I will have to pray more and more about this in the upcoming weeks. I want to be giving my all to God and for His Kingdom and I hope and pray that He guides me towards a Church or even just towards people who can inspire this same spark within me once again. Who knows, perhaps He’ll even just lead me back to Belfast and to those friends I miss so dearly. All that I can hold on to at the minute is the hope that everything which happened to me over these last few years won’t simply fade into nothing… into mere reflections of a memory.
All your twisted thoughts free flow
To everlasting memories…On my knees
Dim lighted room
Thoughts free flow try to consume
Myself in this
I’m not faithless
Just paranoid of getting lost or that I might lose…And I’m praying that we will see
Something there in between
Then and there that exceeds all we can dream
So we can talk about it…And all these twisted thoughts I see
Jesus there in between
And all these twisted thoughts I see
Jesus there in between…So I Thought – Flyleaf
March 25, 2009 at 3:50 pm
In Christ there are no Jews, no Greek, no slaves…. and thank God, in the Realm there won’t be any church labels!
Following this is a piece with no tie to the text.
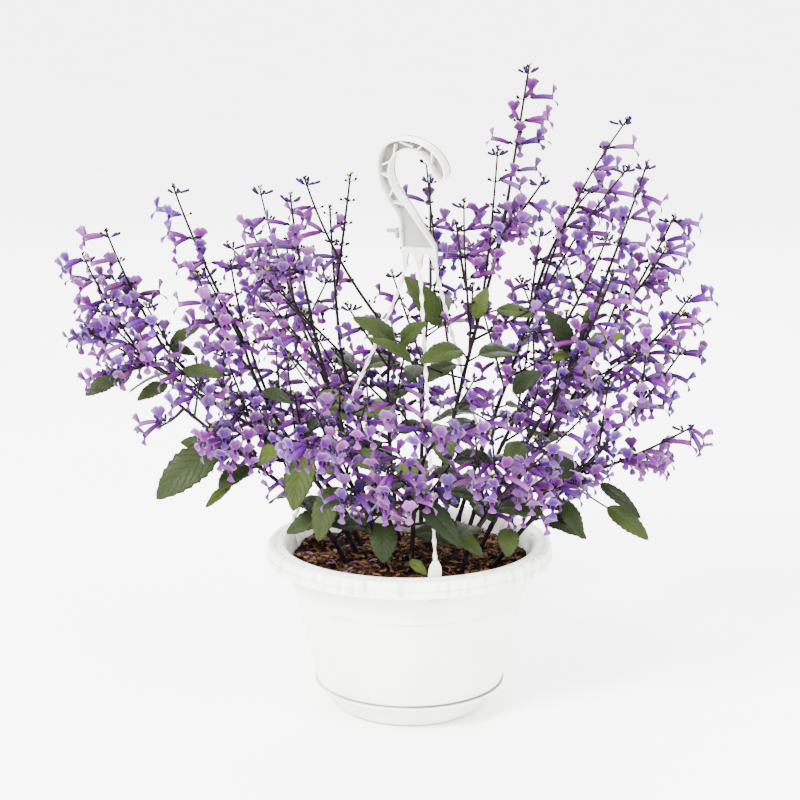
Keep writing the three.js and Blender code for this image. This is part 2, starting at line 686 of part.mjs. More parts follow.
// Leaves set by hand: the stem, the blade's foot, its tip and its width.
const LEAVES = [
  ["p1", [-159, -75, 251], [-209, -95, 212], 32],
  ["p1", [-156, -62, 246], [-193, -55, 251], 18],
  ["p1", [-149, -70, 218], [-171, -70, 198], 9],
  ["p1", [-127, -62, 237], [-105, -85, 250], 18],
  ["p1", [-88, -55, 242], [-97, -85, 199], 27],
  ["p12", [-65, -80, 219], [-76, -95, 176], 22],
  ["p6", [-75, -30, 289], [-50, -50, 267], 20],
  ["p5", [-11, -20, 325], [-48, -50, 356], 22],
  ["p5", [-8, -22, 327], [15, -45, 351], 18],
  ["p7", [2, -30, 315], [-37, -55, 340], 12],
  ["p5", [27, 35, 335], [-2, 20, 379], 24],
  ["p7", [45, -5, 320], [7, -40, 316], 20],
  ["p7", [56, -5, 348], [66, -10, 375], 16],
  ["p7", [75, 15, 352], [108, -5, 348], 15],
  ["p9", [136, -15, 322], [113, -30, 359], 20],
  ["p9", [136, -15, 319], [119, -35, 316], 11],
  ["p9", [149, -5, 317], [182, -20, 336], 20],
  ["p8", [124, 22, 382], [165, 5, 394], 12],
  ["p9", [87, -25, 288], [112, -40, 308], 18],
  ["p10", [150, 0, 339], [162, -5, 362], 12],
  ["p12", [-22, -80, 187], [-22, -95, 157], 24],
  ["p13", [8, -104, 214], [42, -122, 178], 20],
  ["p13", [0, -86, 157], [14, -96, 147], 10],
  ["p14", [35, -72, 181], [61, -85, 159], 15],
  ["p11", [83, -60, 178], [82, -75, 156], 19],
  ["p11", [141, -55, 230], [100, -75, 228], 24],
  ["p11", [127, -50, 200], [146, -65, 169], 17],
  ["p11", [160, -58, 216], [193, -75, 190], 13],
  ["p11", [167, -50, 193], [202, -60, 167], 18],
  ["p1", [-67, -60, 192], [-104, -72, 176], 18],
  ["p3", [-207, 8, 322], [-180, 0, 339], 12],
  ["p3", [-207, 5, 321], [-183, -10, 316], 11],
  ["p2", [-196, -5, 301], [-158, -20, 300], 15],
  ["p2", [-208, -8, 291], [-233, -20, 279], 14],
  ["p2", [-251, -5, 296], [-278, -15, 282], 17],
  ["p2", [-240, -5, 308], [-248, -15, 289], 12],
  ["p4", [-125, -30, 290], [-98, -50, 282], 13],
  ["p6", [-49, -30, 236], [-25, -50, 224], 20],
  ["p12", [-13, -60, 230], [17, -75, 222], 18],
  ["p7", [26, -30, 260], [32, -50, 229], 24],
  ["p13", [29, -62, 215], [40, -72, 198], 18],
  ["p6", [-32, -20, 276], [-10, -35, 260], 16],
  ["p12", [-74, -60, 232], [-53, -75, 225], 13],
];

// Stems whose other leaves are placed by rule, with how many each has.
const MORE_LEAVES = { p3: 2, p5: 1, p6b: 2, p8: 2, p10: 2, p15: 5, p16: 5, p17: 5 };
const MORE_LOW = 0.4;
const MORE_LENGTH = [38, 58];
const MORE_WIDTH = 0.55;

const LEAF_TURNS = [0, 20, -20, 42, -42, 65, -65];
const FLOWER_TURNS = [0, 28, -28, 56, -56];
const WHORL_ORDER = [1, 2, 2, 3, 3, 1, 4, 4];
const WHORL_TURNS = [[-35, 35, -100, 100], [0, 70, -70, 180]];
const FIRST_WHORL = 7;
const LAST_SHARE = 0.82;
const OWN_LIMIT = 9;
const CROSS_LIMIT = 0.001;

const stemCurves = Object.fromEntries(
  Object.entries(STEMS).map(([name, places]) => [
    name,
    new THREE.CubicBezierCurve3(...places.map(vector)),
  ]),
);

// A spray's axis: a bow from its foot to its tip.
function rachis(foot, tip, bow, swing) {
  const chord = tip.clone().sub(foot);
  const side = chord.clone().cross(UP).normalize();
  const over = side.clone().cross(chord);
  const bend = foot
    .clone()
    .addScaledVector(chord, 0.5)
    .addScaledVector(over, -bow)
    .addScaledVector(side, swing * chord.length());
  return new THREE.QuadraticBezierCurve3(foot, bend, tip);
}

// The axes of a spray: the first leaves its stem with a small gap, the second forks from it.
function sprayCurves([stem, share, tips, bow, swing]) {
  const curve = stemCurves[stem];
  const way = curve.getTangentAt(share);
  const place = curve.getPointAt(share);
  const first = vector(tips[0]);
  if (share === 1) {
    place.addScaledVector(way, NODE_CLEAR + 0.6 * RACHIS_ROOT_R);
  } else {
    const off = first.clone().sub(place);
    off.addScaledVector(way, -off.dot(way)).normalize();
    const radius = THREE.MathUtils.lerp(STEM_ROOT_R, STEM_TIP_R, share);
    place.addScaledVector(off, radius + RACHIS_ROOT_R + NODE_CLEAR);
  }
  const main = rachis(place, first, bow, swing);
  if (tips.length === 1) return [main];
  return [main, rachis(main.getPointAt(FORK), vector(tips[1]), bow, -swing)];
}

// Whorls down a spray's axis from its tip, as shares of its length from the foot.
function whorls(length, ...keys) {
  const shares = [];
  let down = FIRST_WHORL;
  for (let i = 0; down < length * LAST_SHARE; i++) {
    shares.push(1 - down / length);
    down += WHORL_STEP * spread(0.85, 1.15, ...keys, i);
  }
  return shares;
}

// The nodes made so far, by name. A new piece of one is kept where it crosses no other.
const made = new Map();

function boxesMeet(a, b) {
  return [0, 1, 2].every((i) => a.min[i] <= b.max[i] && b.min[i] <= a.max[i]);
}

function crosses(solid, other, limit) {
  if (!boxesMeet(solid.boundingBox(), other.boundingBox())) return false;
  return solid.intersect(other).volume() > limit;
}

function isClear(name, solid) {
  return [...made].every(([other, its]) => !crosses(solid, its, other === name ? OWN_LIMIT : CROSS_LIMIT));
}

// Fuses the first of the candidates that is clear into its node.
function fuse(name, candidates) {
  for (const candidate of candidates) {
    if (!isClear(name, candidate)) continue;
    made.set(name, made.get(name).add(candidate));
    return true;
  }
  return false;
}

function addLeaf(stem, foot, tip, width, facing) {
  const curve = stemCurves[stem];
  const under = foot.clone().setZ(foot.z - 8);
  const places = curve.getSpacedPoints(40).slice(12);
  const root = places.reduce((best, p) => (p.distanceTo(under) < best.distanceTo(under) ? p : best));
  const turnedTip = (turn) => tip.clone().sub(foot).applyAxisAngle(UP, radians(turn)).add(foot);
  fuse(
    "leafy_stem_" + stem.slice(1),
    LEAF_TURNS.map((turn) => leafSolid({ root, foot, tip: turnedTip(turn), width, facing })),
  );
}

function addLeavesByRule(stem, count, key) {
  const curve = stemCurves[stem];
  for (let i = 0; i < count; i++) {
    const share = MORE_LOW + ((1 - MORE_LOW) * (i + 0.5)) / count;
    const place = curve.getPointAt(share);
    const start = spread(0, 2 * Math.PI, key, i, 1);
    const angle = start + i * 2.4;
    const way = point(Math.cos(angle), Math.sin(angle), spread(-0.5, 0.1, key, i, 2)).normalize();
    const length = spread(...MORE_LENGTH, key, i, 3);
    const foot = place.clone().addScaledVector(way, 12).setZ(place.z + 9);
    const facing = point(Math.cos(angle), Math.sin(angle), 1 / LEAF_OUT);
    addLeaf(stem, foot, foot.clone().addScaledVector(way, length), length * MORE_WIDTH, facing);
  }
}

// The height that the crown reaches at a place across.
function crownTop(x) {
  const i = CROWN_TOP.findIndex(([next]) => x <= next);
  const [[x0, z0], [x1, z1]] = [CROWN_TOP[i - 1], CROWN_TOP[i]];
  return THREE.MathUtils.lerp(z0, z1, (x - x0) / (x1 - x0));
}

function isOpen({ x, y, z }) {
  const place = [x, y, z];
  const within = (low, high) => place.every((v, k) => v > low[k] && v < high[k]);
  return within(CROWN_LOW, CROWN_HIGH) && !within(...PLATE_ROOM) && z < crownTop(x);
}

// A side spray's straight axis at a turn from its drawn direction, or null where it has no room.
function sideCurve(curve, number, fork, turn) {
  const share = (fork + draw(90, number, fork)) / SIDE_SPRAYS;
  const place = curve.getPointAt(THREE.MathUtils.lerp(...SIDE_SHARES, share));
  const out = Math.atan2(place.y, place.x) + spread(-SIDE_TURN, SIDE_TURN, 91, number, fork);
  const rise = radians(spread(...SIDE_RISE, 92, number, fork));
  const angle = out + radians(turn);
  const flat = point(Math.cos(angle), Math.sin(angle), 0);
  const way = flat.multiplyScalar(Math.cos(rise)).addScaledVector(UP, Math.sin(rise));
  let length = spread(...SIDE_LENGTH, 93, number, fork);
  const tipAt = (reach) => place.clone().addScaledVector(way, reach);
  while (!isOpen(tipAt(length)) && length > SIDE_LEAST) length -= 10;
  if (length <= SIDE_LEAST) return null;
  return new THREE.LineCurve3(place, tipAt(length));
}

function addSideSpray(stem, curve, number, fork) {
  const name = "leafy_stem_" + stem.slice(1);
  for (const turn of SIDE_TURNS) {
    const axis = sideCurve(curve, number, fork, turn);
    if (!axis) continue;
    if (!fuse(name, [bentRod(axis, SIDE_ROOT_R, SIDE_TIP_R, SIDE_SIDES, SIDE_STEPS)])) continue;
    addFlowers(name, axis, [...axis.v2.toArray(), SIDE_FLOWERS], 100 + number, fork);
    return;
  }
}

// One spray's flowers from the tip down. A spray past its bloom has buds and emptied calyces.
function addFlowers(name, curve, tip, number, fork) {
  const length = curve.getLength();
  const shares = whorls(length, number, fork);
  const outward = Math.atan2(tip[1], tip[0]);
  const low = THREE.MathUtils.clamp((tip[2] - 300) / 150, -1, 1);
  const taken = shares.map(() => 0);
  const headings = (whorl, slot, turns) => {
    const turn = WHORL_TURNS[whorl % 2][slot % 4] + spread(-14, 14, number, fork, whorl, slot, 1);
    return turns.map((more) => {
      const angle = outward + radians(turn + more);
      return point(Math.cos(angle), Math.sin(angle), 0);
    });
  };
  for (let i = 0; i < tip[3]; i++) {
    const whorl = Math.min(WHORL_ORDER[i], shares.length - 1);
    const slot = taken[whorl]++;
    const root = curve.getPointAt(shares[whorl]);
    const lift = radians(-18 + 14 * low + spread(-22, 22, number, fork, whorl, slot, 2));
    const size = spread(0.9, 1.08, number, fork, whorl, slot, 3);
    fuse(
      name,
      headings(whorl, slot, FLOWER_TURNS).map((heading) => flowerSolid({ root, heading, lift, size })),
    );
  }
  if (tip[3] > 1) return;
  shares.forEach((share, whorl) => {
    const root = curve.getPointAt(share);
    const young = whorl < 2;
    const [heading] = headings(whorl, taken[whorl] + 1, [0]);
    const lift = radians(young ? 20 : 35);
    fuse(name, [
      podSolid({ root, heading, lift, length: young ? BUD_LENGTH / 2 : CALYX_LENGTH, radius: 1.5 }),
    ]);
  });
}

const group = new THREE.Group();
group.name = "potted_mona_lavender_plectranthus";

made.set("pot", pot());
made.set("saucer", saucer());
made.set("hanger", hanger());
made.set("potting_mix", pottingMix(Object.values(stemCurves)));
for (const [name, curve] of Object.entries(stemCurves)) {
  made.set(
    "leafy_stem_" + name.slice(1),
    bentRod(curve, STEM_ROOT_R, STEM_TIP_R, STEM_SIDES, STEM_STEPS),
  );
}
const sprayName = (i) => "flower_spray_" + String(i + 1).padStart(2, "0");
const axes = SPRAYS.map(sprayCurves);
axes.forEach((curves, i) => {
  const rods = curves.map((curve) =>
    bentRod(curve, RACHIS_ROOT_R, RACHIS_TIP_R, RACHIS_SIDES, RACHIS_STEPS),
  );
  made.set(sprayName(i), joined(rods));
});
const front = point(0, -1, 1 / LEAF_OUT);
for (const [stem, foot, tip, width] of LEAVES) {
  addLeaf(stem, vector(foot), vector(tip), width, front);
}
Object.entries(MORE_LEAVES).forEach(([stem, count], key) => addLeavesByRule(stem, count, key));
axes.forEach((curves, i) => {
  curves.forEach((curve, fork) => addFlowers(sprayName(i), curve, SPRAYS[i][2][fork], i, fork));
});
Object.entries(stemCurves).forEach(([stem, curve], number) => {
  for (let fork = 0; fork < SIDE_SPRAYS; fork++) addSideSpray(stem, curve, number, fork);
});

const LOOKS = [
  ["pot", COLOURS.pot],
  ["saucer", COLOURS.saucer],
  ["hanger", COLOURS.hanger],
  ["potting_mix", COLOURS.mix],
  ["leafy_stem", COLOURS.stem],
  ["flower_spray", COLOURS.flower],
];
for (const [name, solid] of made) {
  const [, look] = LOOKS.find(([start]) => name.startsWith(start));
  group.add(node(name, solid, look));
}

export default group;
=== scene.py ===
import math

import bpy
import numpy as np
from mathutils import Matrix, Vector
from mathutils.kdtree import KDTree


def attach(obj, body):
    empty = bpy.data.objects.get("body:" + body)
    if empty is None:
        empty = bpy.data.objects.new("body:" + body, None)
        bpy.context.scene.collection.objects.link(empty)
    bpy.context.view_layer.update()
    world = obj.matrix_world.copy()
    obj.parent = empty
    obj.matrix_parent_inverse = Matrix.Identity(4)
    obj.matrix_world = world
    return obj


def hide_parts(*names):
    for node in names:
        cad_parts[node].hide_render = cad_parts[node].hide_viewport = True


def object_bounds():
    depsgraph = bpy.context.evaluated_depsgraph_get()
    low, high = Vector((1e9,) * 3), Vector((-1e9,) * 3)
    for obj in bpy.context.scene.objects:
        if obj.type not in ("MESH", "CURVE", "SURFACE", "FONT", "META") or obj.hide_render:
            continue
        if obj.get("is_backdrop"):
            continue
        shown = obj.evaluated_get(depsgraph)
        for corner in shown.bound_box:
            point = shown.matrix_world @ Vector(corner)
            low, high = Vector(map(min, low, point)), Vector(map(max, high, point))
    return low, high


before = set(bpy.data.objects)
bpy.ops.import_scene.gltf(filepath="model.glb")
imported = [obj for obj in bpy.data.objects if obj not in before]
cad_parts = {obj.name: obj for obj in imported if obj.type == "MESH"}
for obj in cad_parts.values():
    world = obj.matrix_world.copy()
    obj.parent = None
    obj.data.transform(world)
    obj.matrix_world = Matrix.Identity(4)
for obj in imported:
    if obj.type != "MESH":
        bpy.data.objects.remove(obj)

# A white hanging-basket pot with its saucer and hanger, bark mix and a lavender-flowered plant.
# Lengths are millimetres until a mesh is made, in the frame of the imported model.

cad_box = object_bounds()

MM = 0.001
UP = Vector((0, 0, 1))
TAU = 2 * math.pi

# Seeded draws: the same mixing of keys as in the part's source, so its placements come back.
SEED = 20261
MIX_A = 2654435761
MIX_B = 2246822519
WORD = 0xFFFFFFFF


def draw(*keys):
    mixed = SEED
    for key in keys:
        mixed = ((mixed ^ key) * MIX_A) & WORD
        mixed ^= mixed >> 15
        mixed = (mixed * MIX_B) & WORD
        mixed ^= mixed >> 13
    return mixed / 2**32


def spread(low, high, *keys):
    return low + (high - low) * draw(*keys)


def clamp(value, low, high):
    return max(low, min(high, value))


def mix(a, b, share):
    return a + (b - a) * share


def smooth(low, high, value):
    share = clamp((value - low) / (high - low), 0, 1)
    return share * share * (3 - 2 * share)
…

Now really, from a French point of view it is difficult enough to pray for Unity (especially when deep inside you still sort of think sometimes that the christians from other denominations ought to join your own church…) If had had been born in the UK, I would probably have given up on any hope of unity:) Far too complicated for a little frog’s brain!
Seriously, I think it doesn’t matter what church you belong as long as you truly belong to Jesus. The Spirit blows anywhere it wishes!